**Data section:**
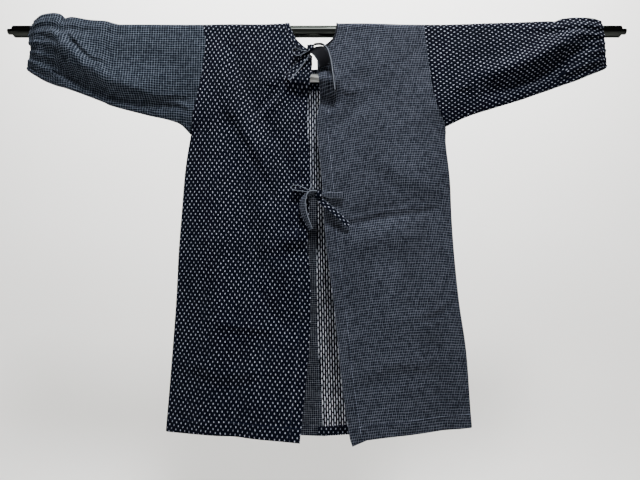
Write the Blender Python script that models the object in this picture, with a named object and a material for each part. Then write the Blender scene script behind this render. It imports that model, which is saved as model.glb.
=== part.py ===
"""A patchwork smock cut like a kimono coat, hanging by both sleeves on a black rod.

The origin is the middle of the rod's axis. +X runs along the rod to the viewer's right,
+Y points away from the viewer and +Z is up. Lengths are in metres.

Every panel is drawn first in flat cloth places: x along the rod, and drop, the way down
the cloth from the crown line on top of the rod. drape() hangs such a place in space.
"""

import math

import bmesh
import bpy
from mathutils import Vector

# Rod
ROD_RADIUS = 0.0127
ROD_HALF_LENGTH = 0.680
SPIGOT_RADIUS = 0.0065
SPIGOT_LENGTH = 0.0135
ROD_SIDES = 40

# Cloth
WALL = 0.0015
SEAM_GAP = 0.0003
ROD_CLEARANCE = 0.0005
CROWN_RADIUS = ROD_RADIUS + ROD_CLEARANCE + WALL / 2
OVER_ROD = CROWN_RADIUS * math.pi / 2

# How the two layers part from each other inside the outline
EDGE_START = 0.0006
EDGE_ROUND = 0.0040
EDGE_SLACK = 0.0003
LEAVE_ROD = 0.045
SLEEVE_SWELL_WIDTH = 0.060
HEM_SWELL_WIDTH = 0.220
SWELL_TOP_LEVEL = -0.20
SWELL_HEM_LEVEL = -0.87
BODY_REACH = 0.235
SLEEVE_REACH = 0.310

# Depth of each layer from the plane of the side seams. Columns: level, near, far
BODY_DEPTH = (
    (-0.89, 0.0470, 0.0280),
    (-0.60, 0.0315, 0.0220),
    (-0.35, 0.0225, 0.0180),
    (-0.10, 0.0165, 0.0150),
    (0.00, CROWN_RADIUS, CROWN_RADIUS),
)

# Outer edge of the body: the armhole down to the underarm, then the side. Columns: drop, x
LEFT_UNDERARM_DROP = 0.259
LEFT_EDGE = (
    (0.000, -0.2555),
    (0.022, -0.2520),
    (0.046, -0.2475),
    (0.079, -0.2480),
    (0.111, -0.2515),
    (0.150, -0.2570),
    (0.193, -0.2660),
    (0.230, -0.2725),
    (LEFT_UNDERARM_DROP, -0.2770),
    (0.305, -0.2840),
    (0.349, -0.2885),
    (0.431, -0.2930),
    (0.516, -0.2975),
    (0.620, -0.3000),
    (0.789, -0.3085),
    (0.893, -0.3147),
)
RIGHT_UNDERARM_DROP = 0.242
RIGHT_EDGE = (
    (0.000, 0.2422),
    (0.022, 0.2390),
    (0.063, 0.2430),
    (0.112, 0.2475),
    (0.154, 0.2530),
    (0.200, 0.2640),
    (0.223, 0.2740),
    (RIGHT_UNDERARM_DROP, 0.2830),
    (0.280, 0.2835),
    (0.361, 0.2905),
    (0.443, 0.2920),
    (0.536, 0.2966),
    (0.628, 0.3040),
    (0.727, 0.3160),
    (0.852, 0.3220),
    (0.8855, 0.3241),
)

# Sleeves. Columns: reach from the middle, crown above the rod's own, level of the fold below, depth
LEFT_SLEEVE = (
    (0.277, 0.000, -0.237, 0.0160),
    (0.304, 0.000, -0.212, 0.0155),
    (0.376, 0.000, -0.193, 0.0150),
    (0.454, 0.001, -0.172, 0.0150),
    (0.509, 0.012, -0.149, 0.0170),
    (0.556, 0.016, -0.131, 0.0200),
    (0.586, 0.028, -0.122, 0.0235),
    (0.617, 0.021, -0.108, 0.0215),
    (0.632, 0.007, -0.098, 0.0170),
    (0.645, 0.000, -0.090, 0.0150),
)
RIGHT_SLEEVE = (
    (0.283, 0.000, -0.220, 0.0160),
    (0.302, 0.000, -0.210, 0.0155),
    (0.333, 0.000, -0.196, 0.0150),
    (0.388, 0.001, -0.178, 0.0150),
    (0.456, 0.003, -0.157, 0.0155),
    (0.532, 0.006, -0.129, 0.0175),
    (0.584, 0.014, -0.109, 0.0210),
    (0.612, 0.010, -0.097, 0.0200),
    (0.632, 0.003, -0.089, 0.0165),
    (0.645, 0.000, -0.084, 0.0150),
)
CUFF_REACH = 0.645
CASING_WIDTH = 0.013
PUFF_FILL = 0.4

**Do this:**
Set down the lines above as they stand, starting with the first line and ending with the line that contains "a black rod.".

**Response to this task:**
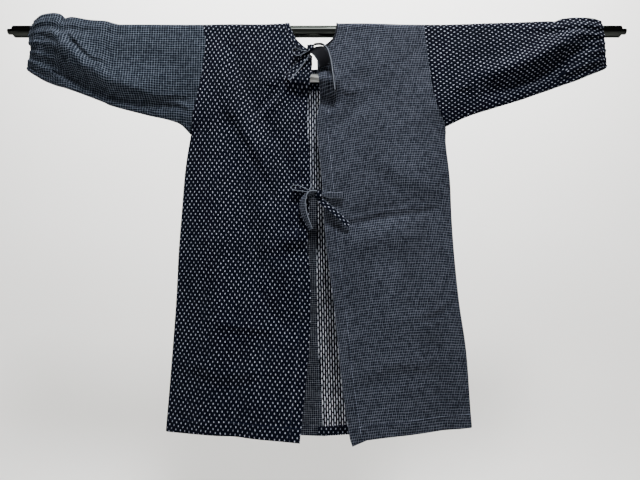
Write the Blender Python script that models the object in this picture, with a named object and a material for each part. Then write the Blender scene script behind this render. It imports that model, which is saved as model.glb.
=== part.py ===
"""A patchwork smock cut like a kimono coat, hanging by both sleeves on a black rod.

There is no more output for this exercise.